Во все дни здесь постоянно клубились люди. В оранжевом кабинете хозяина велись долгие беседы с глазу на глаз. В глубине квартиры собиралась молодежь – у детей Зиновьевой-Аннибал (от первого брака) и у дочери Иванова (тоже от первой его жены). Отдельно, в двух комнатах, помещался поэт и композитор Михаил Алексеевич Кузмин, – у него бывали свои гости. Вячеслав Иванов подчас даже не имел представления о тех, кто засиживался, ночевал, порой подолгу живал в его доме.

По средам (фактически – по четвергам) происходили уже не стихийные, а планомерные собеседования с объявленной темой, с известным ритуалом, с председательствующим. В самой большой комнате мансардного типа, завешанной коврами, с окнами на звезды, не сходил со стола самовар и выставлялось скромное угощение с обязательными четвертными бутылями дешевого белого и красного вина.

Здесь-то и свершались изощренные ночные бдения, на которых задавали тон сладострастные гурманы культуры, знавшие все, любившие все, увлекавшиеся всем, судившие обо всем, что только можно было извлечь из ее необозримых запасников, но проходившие как слепцы и глухонемые мимо того, чем жила, болела и мучилась Россия, о чем она мечтала, на что надеялась.

Вот честное свидетельство человека удивительной, героической судьбы – в молодости декадентствующей поэтессы Елизаветы Юрьевны Кузьминой-Караваевой, причастной к кругу Башни, а потом известной матери Марин, отдавшей жизнь за други своя в фашистском концлагере:

«Мы жили среди огромной страны, словно на необитаемом острове… Мы не жили, мы созерцали все самое утонченное, что было в жизни, мы не боялись никаких слов, мы были в области духа циничны и нецеломудренны, в жизни вялы и бездейственны… Мы были последним актом трагедии – разрыва народа и интеллигенции».

Темы на Башне объявлялись всевозможные – философские, религиозные, литературные, художественные историко-культурные, оккультные, иногда – общественные.

Устраивались турниры поэтов, – на одном из первых властно заправлял приехавший из Москвы Брюсов.

Большеглазый, подрумяненный Кузмин с мушкой на щеке, но с бородой, в приказчичьей поддевочке со старинными металлическими пуговицами, пришептывая, хрипловатым голосом пел за роялем свои чудесные «Александрийские песни», – получалась поистине немыслимая смесь французского с нижегородским.

Одна из первых бесед, собравшая большую аудиторию, была посвящена Эросу.
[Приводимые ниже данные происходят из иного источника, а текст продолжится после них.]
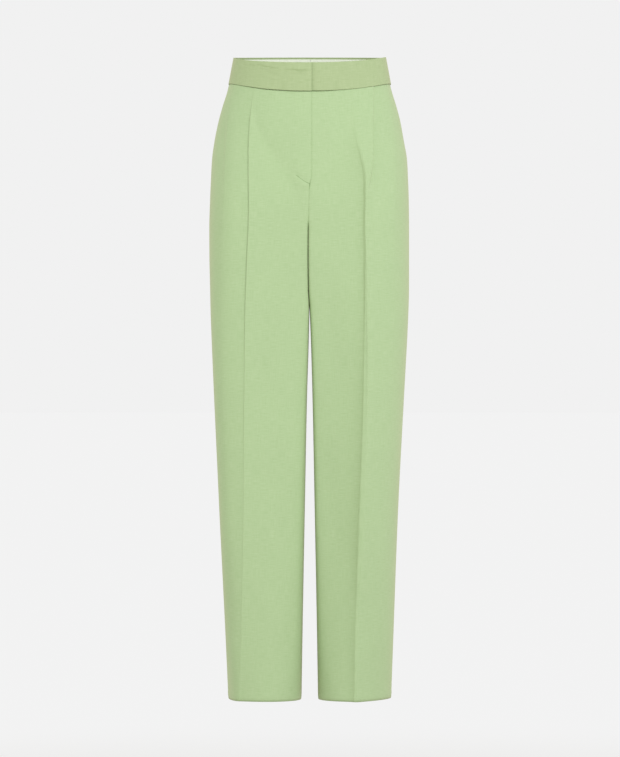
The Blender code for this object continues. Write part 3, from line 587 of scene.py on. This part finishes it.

В ней приняли участие, в числе многих других, такие разные люди, как чопорный филолог-классик Ф.Ф.Зелинский и молодой А.В.Луначарский в косоворотке под пиджаком, ветхий историк П.В.Безобразов и входящий в моду в определенных кругах интеллигенции молодой философ Н.А.Бердяев. И, конечно, выступали такие специалисты по объявленной теме, как сам Вячеслав Иванов, Мережковский, Розанов, Андрей Белый.

Блок сидел в дальнем углу, внимательно слушал, а когда обратились к нему, сказал, что говорить не умеет, но может прочитать стихотворение. И, высоко закинув кудрявую голову, огласил незадолго перед тем написанную первую «Влюбленность»:

О, Влюбленность! Ты строже Судьбы!

Повелительней древних законов отцов!

Слаще звука военной трубы!

Он охотно и исправно посещал Башню. Был и на том собрании, когда (в ночь на 29 декабря 1906 года) иа Башню нагрянули полиция и чины охранки. Произвели обыск, нашли на чердаке два номера нелегальной «Революционной России», снимали с присутствовавших допросы, почему-то задержали мать поэта Максимилиана Волошина, пожилую, полную даму, ходившую в мужском костюме. В довершение этой бурной ночи, когда даже лощеные снобы не без удовольствия на минуту ощутили себя гражданскими героями, у Мережковского пропала дорогая бобровая шапка. Он решил «отработать» ее, напечатав фельетон под заглавием: «Ваше превосходительство, верните мне мою шапку!», в котором обращался непосредственно к министру внутренних дел. Историю эту наперебой мусолили газеты.